• **Stored rows**
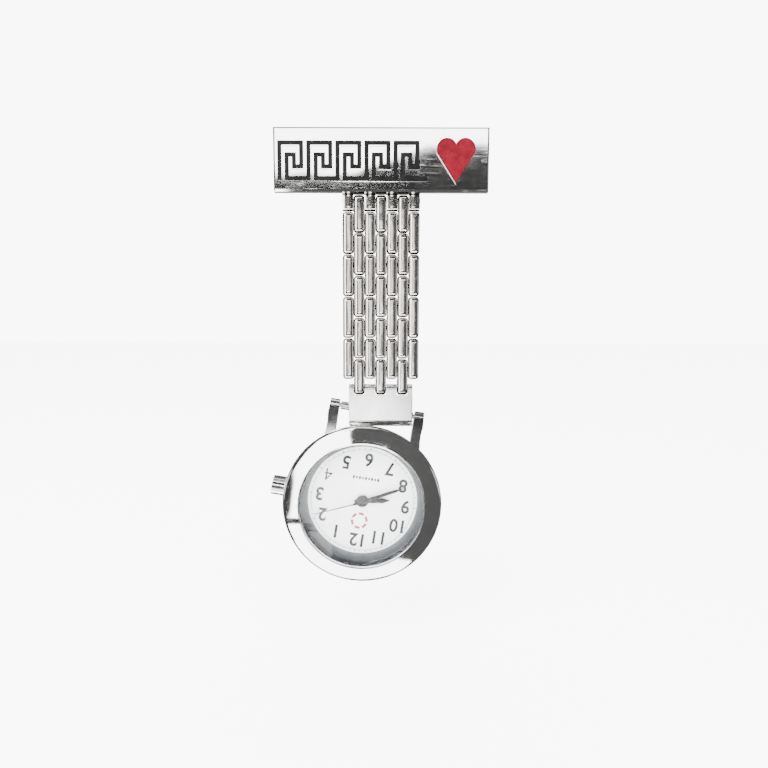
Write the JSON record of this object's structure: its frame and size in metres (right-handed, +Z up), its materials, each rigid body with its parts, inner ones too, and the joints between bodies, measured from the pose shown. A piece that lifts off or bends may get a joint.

--

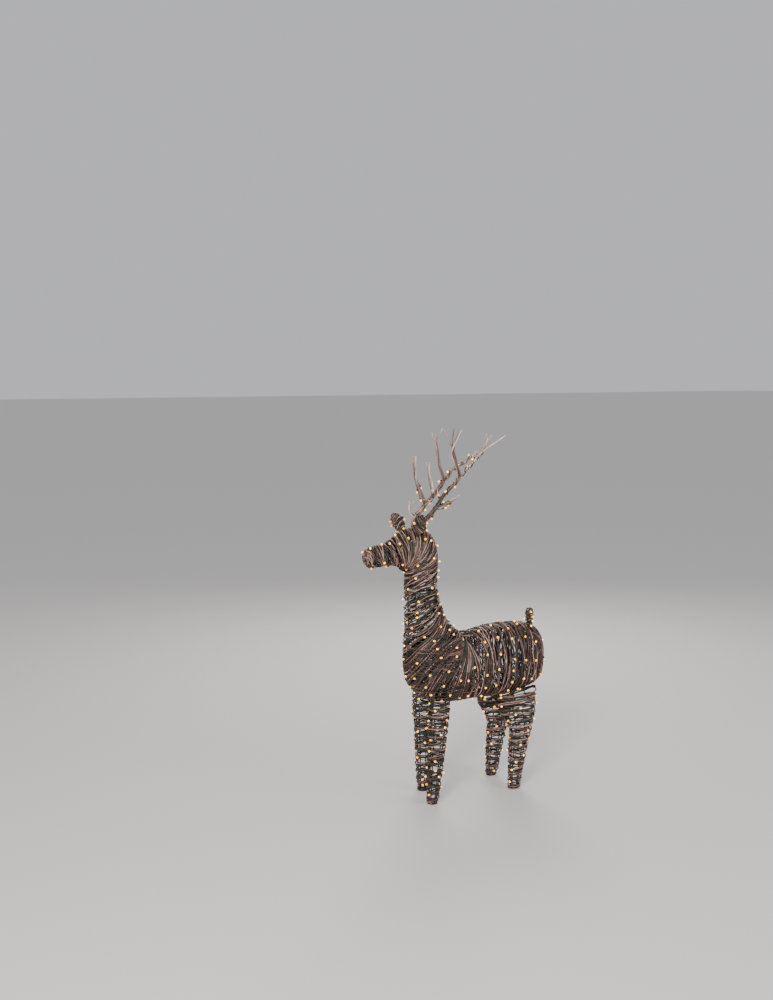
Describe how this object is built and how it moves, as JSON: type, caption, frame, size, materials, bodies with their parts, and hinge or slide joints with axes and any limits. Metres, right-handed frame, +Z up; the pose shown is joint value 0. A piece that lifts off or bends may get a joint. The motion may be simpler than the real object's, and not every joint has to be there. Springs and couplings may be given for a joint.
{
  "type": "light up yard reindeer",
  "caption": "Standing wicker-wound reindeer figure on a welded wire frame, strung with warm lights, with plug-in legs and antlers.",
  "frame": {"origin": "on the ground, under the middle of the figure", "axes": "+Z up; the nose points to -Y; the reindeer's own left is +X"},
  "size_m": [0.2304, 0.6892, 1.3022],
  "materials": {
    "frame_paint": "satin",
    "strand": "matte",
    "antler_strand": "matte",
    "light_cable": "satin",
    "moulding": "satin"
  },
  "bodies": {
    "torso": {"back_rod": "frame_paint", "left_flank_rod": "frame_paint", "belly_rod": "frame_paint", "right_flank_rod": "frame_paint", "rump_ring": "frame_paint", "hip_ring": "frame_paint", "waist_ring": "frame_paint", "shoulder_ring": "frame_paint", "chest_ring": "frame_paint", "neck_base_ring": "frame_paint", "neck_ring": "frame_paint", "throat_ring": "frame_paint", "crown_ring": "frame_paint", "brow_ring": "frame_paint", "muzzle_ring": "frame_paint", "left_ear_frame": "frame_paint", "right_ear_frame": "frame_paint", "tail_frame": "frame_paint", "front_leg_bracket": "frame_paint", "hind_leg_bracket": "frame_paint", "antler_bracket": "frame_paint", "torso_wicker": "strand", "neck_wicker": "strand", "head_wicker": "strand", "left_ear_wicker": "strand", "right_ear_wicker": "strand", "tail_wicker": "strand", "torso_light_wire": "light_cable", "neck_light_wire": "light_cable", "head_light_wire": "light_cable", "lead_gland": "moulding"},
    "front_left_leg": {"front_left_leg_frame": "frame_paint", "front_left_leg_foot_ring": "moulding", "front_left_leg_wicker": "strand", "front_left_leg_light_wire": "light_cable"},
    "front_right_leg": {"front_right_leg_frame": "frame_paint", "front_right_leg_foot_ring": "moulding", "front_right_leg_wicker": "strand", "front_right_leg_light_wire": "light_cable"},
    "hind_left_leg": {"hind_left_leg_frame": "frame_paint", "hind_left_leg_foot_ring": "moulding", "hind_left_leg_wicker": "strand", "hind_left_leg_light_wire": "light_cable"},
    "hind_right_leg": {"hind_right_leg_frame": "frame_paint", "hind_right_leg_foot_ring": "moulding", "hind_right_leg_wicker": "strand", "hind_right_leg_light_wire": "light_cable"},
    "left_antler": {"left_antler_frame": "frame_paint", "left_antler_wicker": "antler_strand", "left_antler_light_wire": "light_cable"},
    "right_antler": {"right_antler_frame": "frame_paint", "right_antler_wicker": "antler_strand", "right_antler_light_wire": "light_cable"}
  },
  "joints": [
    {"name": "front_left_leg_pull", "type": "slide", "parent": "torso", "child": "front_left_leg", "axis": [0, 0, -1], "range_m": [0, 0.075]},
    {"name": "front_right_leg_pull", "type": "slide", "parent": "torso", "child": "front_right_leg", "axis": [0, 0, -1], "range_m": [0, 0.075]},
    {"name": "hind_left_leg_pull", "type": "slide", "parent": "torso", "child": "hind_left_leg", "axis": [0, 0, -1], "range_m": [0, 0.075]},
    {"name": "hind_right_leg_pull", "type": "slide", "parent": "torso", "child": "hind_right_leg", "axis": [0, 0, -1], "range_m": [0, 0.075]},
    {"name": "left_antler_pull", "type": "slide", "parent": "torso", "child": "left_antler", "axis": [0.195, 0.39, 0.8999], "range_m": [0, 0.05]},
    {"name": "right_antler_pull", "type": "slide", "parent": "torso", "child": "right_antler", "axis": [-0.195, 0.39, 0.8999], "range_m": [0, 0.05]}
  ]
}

* * *

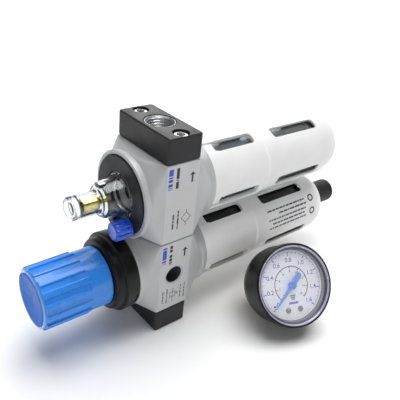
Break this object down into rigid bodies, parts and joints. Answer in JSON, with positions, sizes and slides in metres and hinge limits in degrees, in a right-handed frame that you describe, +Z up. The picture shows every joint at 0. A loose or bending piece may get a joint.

• **What is expected**
Each line with the string "hinge" in it needs to be found and copied.

• **Solution to the problem**
Describe how this object is built and how it moves, as JSON: type, caption, frame, size, materials, bodies with their parts, and hinge or slide joints with axes and any limits. Metres, right-handed frame, +Z up; the pose shown is joint value 0. A piece that lifts off or bends may get a joint. The motion may be simpler than the real object's, and not every joint has to be there. Springs and couplings may be given for a joint.
Break this object down into rigid bodies, parts and joints. Answer in JSON, with positions, sizes and slides in metres and hinge limits in degrees, in a right-handed frame that you describe, +Z up. The picture shows every joint at 0. A loose or bending piece may get a joint.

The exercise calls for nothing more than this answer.